# Matching vs Regression

**Chapter 10, Section 4**

This notebook compares matching and regression approaches, discussing when to use each.

## Table of Contents
1. [Intuition](#intuition) - Different approaches to adjustment
2. [Formal Treatment](#formal) - Overlap and extrapolation
3. [Numeric Demonstration](#numeric) - Side-by-side comparison
4. [Implementation](#implementation) - Practical guidance
5. [Interview Appendix](#interview) - Practice questions

---

In [None]:
# Standard imports
import sys
sys.path.insert(0, '../..')

from facure_augment.common import *
from sklearn.neighbors import NearestNeighbors
from sklearn.preprocessing import StandardScaler

# Set notebook style
set_notebook_style()

print("Imports complete")

---

## Intuition

### Two Philosophies of Adjustment

**Regression** and **Matching** both adjust for confounders, but with different philosophies:

| Aspect | Regression | Matching |
|--------|------------|----------|
| **Approach** | Model the outcome | Find comparable units |
| **Assumption** | Correct functional form | Comparable units exist |
| **With poor overlap** | Extrapolates (silently!) | Fails (transparently) |
| **Efficiency** | Higher if model correct | Lower but robust |

### The Overlap Problem

**Overlap** (common support) means: For every covariate pattern in the treated group, there exist similar control units.

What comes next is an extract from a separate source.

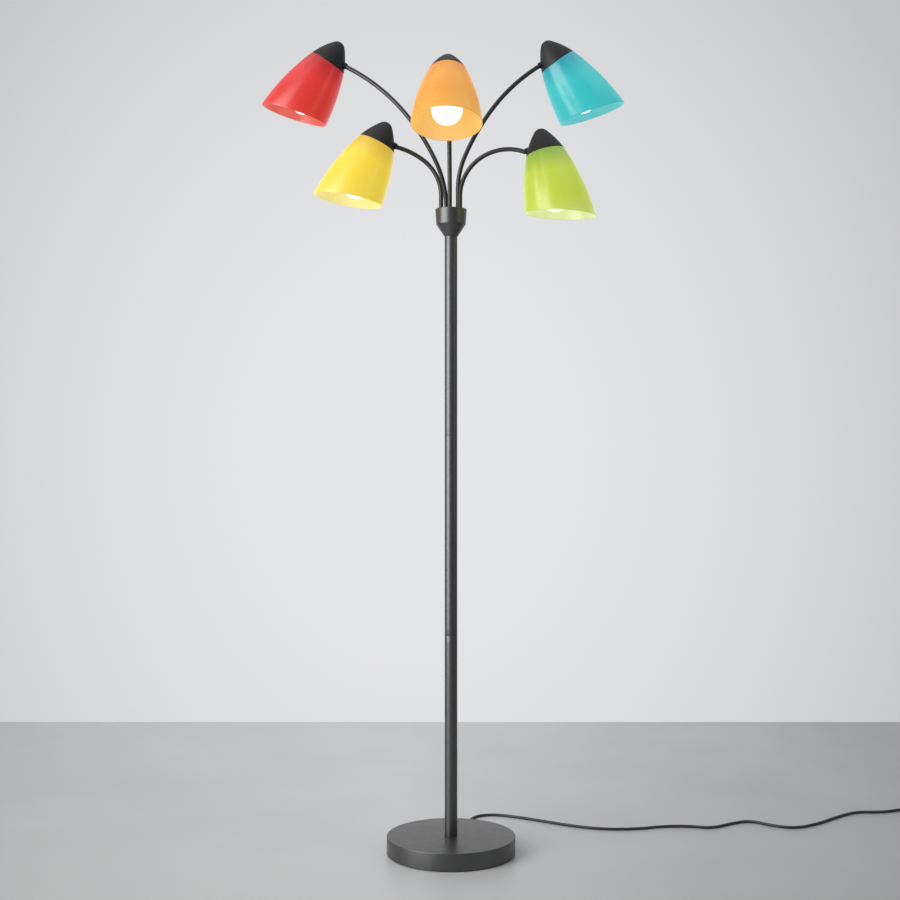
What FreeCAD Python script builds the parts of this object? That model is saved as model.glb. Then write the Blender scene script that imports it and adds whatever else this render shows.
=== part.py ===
"""Tree floor lamp: a round weighted base, a straight pole, a hub and five goosenecks, each with a cap, a
translucent shade and a bulb. Millimetres, +Z up, origin on the floor below the pole's axis; -Y is the front."""

import FreeCAD, Part
import math
import os

import Sketcher

Vector = FreeCAD.Vector
UP = Vector(0, 0, 1)

SIZES = {
    # base
    "base_diameter": 257.0,
    "base_height": 35.6,
    "base_edge_radius": 1.2,
    "cover_wall": 1.5,
    "pad_inset": 5.5,
    "pad_thickness": 1.6,
    "plate_thickness": 1.5,
    "plate_hole_diameter": 36.0,
    "weight_clearance": 5.0,
    "weight_thickness": 12.0,
    "weight_rim_width": 10.0,
    "screw_diameter": 4.0,
    "screw_head_diameter": 7.0,
    "screw_length": 10.0,
    # threaded parts on the lamp's axis
    "nipple_diameter": 10.0,
    "nipple_bore": 7.0,
    "nut_width": 16.0,
    "nut_thickness": 6.0,
    "thread_overrun": 1.5,
    "fit_gap": 0.05,
    # pole
    "pole_diameter": 25.4,
    "pole_wall": 1.2,
    "pole_section_length": 399.0,
    "insert_length": 28.0,
    "coupler_length": 50.0,
    # hub, heights above the top of the pole
    "hub_foot_diameter": 27.0,
    "hub_waist_diameter": 59.0,
    "hub_rim_diameter": 63.0,
    "hub_cone_height": 24.0,
    "hub_height": 54.4,
    "hub_wall": 1.8,
    "hub_floor": 4.5,
    "hub_plate_depth": 9.0,
    "hub_plate_thickness": 3.0,
    "hub_ledge_width": 2.0,
    "terminal_block_diameter": 24.0,
    "terminal_block_height": 10.0,
    # necks
    "neck_diameter": 9.0,
    "neck_bore": 5.6,
    "neck_ring_radius": 20.0,
    "knuckle_gap": 0.3,
    "swivel_gap": 0.3,
    "neck_flange_diameter": 12.4,
    "neck_flange_thickness": 2.0,
    "neck_shoulder_diameter": 12.0,
    "neck_shoulder_height": 2.5,
    "neck_nut_diameter": 13.6,
    "neck_nut_height": 5.0,
    # cap, distances measured from the apex along the head's axis
    "cap_length": 48.3,
    "cap_rim_diameter": 76.0,
    "cap_rim_slope": 22.0,
    "cap_nose_radius": 16.0,
    "cap_wall": 1.8,
    "collar_distance": 35.0,
    "collar_diameter": 12.4,
    "collar_reach": 39.0,
    "collar_face_gap": 2.0,
    # shade
    "shade_outer_length": 195.0,
    "shade_inner_length": 155.0,
    "shade_mouth_diameter": 135.6,
    "shade_bulge_radius": 455.0,
    "shade_wall": 2.0,
    # lamp holder, shade ring and bulb
    "socket_stem_diameter": 10.0,
    "socket_head_diameter": 34.0,
    "socket_head_start": 26.0,
    "socket_flange_diameter": 48.0,
    "socket_flange_thickness": 3.0,
    "socket_barrel_diameter": 40.0,
    "socket_barrel_length": 36.0,
    "socket_bore_depth": 25.0,
    "socket_bore_diameter": 27.2,
    "shade_hole_gap": 0.3,
    "ring_diameter": 50.0,
    "ring_height": 8.0,
    "bulb_diameter": 60.0,
    "bulb_length": 108.0,
    "bulb_base_diameter": 26.2,
    "bulb_base_length": 25.0,
    "bulb_skirt_diameter": 32.0,
    "bulb_wall": 1.5,
    "bulb_seat_gap": 0.2,
    # mains cord, its strain relief, foot switch, coil and plug
    "cord_diameter": 6.0,
    "cord_exit_angle": 80.0,
    "cord_exit_height": 8.0,
    "relief_hole_diameter": 10.0,
    "relief_flange_diameter": 14.0,
    "relief_flange_thickness": 2.0,
    "relief_length": 22.0,
    "relief_tip_diameter": 8.4,
    "relief_bore_gap": 0.1,
    "switch_diameter": 60.0,
    "switch_height": 19.0,
    "switch_edge_radius": 5.0,
    "switch_entry_height": 8.0,
    "switch_boss_diameter": 11.0,
    "switch_boss_length": 8.0,
    "switch_well_floor": 9.0,
    "button_diameter": 26.0,
    "button_gap": 0.3,
    "button_top": 23.5,
    "button_rest_gap": 3.5,
    "button_dome_radius": 60.0,
    "coil_outer_radius": 36.5,
    "coil_pitch": 6.8,
    "coil_layer_rise": 6.6,
    "coil_lead": 48.0,
    "coil_tail": 46.0,
    "plug_length": 34.0,
    "plug_width": 26.0,
    "plug_height": 19.0,
    "plug_edge_radius": 3.0,
    "blade_length": 17.0,
    "blade_width": 6.3,
    "blade_thickness": 1.5,
    "blade_spacing": 12.7,
}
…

**Regression's weakness**: It extrapolates beyond the data without warning.

**Matching's strength**: It explicitly shows when overlap fails (unmatched units).

---

In [None]:
# Create dataset with overlap problem
np.random.seed(42)
n = 500

# Confounding: older people more likely to get treatment
age = np.random.normal(40, 10, n)
prob_treat = 1 / (1 + np.exp(-(age - 45) / 5))  # Sigmoid: older = more likely
treatment = np.random.binomial(1, prob_treat)

# True effect = 5, with age effect on outcome
true_ate = 5
outcome = 50 + true_ate * treatment + 2 * age + np.random.normal(0, 5, n)

df = pd.DataFrame({
    'age': age,
    'treatment': treatment,
    'outcome': outcome
})

print(f"Data: {n} observations")
print(f"True ATE: {true_ate}")
print(f"Treatment rate: {treatment.mean():.1%}")

In [None]:
# Visualize the overlap situation
fig, axes = create_tufte_figure(ncols=2, figsize=(12, 5))

# Left: Age distribution by treatment
ax = axes[0]
for t, color, label in [(0, COLORS['blue'], 'Control'), (1, COLORS['red'], 'Treated')]:
    subset = df[df['treatment'] == t]
    ax.hist(subset['age'], bins=20, alpha=0.5, color=color, label=label, density=True)

set_tufte_title(ax, "Age Distribution by Treatment")
set_tufte_labels(ax, "Age", "Density")
ax.legend(frameon=False)

# Right: Overlap region
ax = axes[1]
treated_ages = df[df['treatment'] == 1]['age']
control_ages = df[df['treatment'] == 0]['age']

# Common support region
overlap_min = max(treated_ages.min(), control_ages.min())
overlap_max = min(treated_ages.max(), control_ages.max())

ax.scatter(df[df['treatment'] == 0]['age'], df[df['treatment'] == 0]['outcome'], 
           alpha=0.5, c=COLORS['blue'], s=30, label='Control')
ax.scatter(df[df['treatment'] == 1]['age'], df[df['treatment'] == 1]['outcome'], 
           alpha=0.5, c=COLORS['red'], s=30, label='Treated')

# Shade overlap region
ax.axvspan(overlap_min, overlap_max, alpha=0.1, color='green', label='Overlap region')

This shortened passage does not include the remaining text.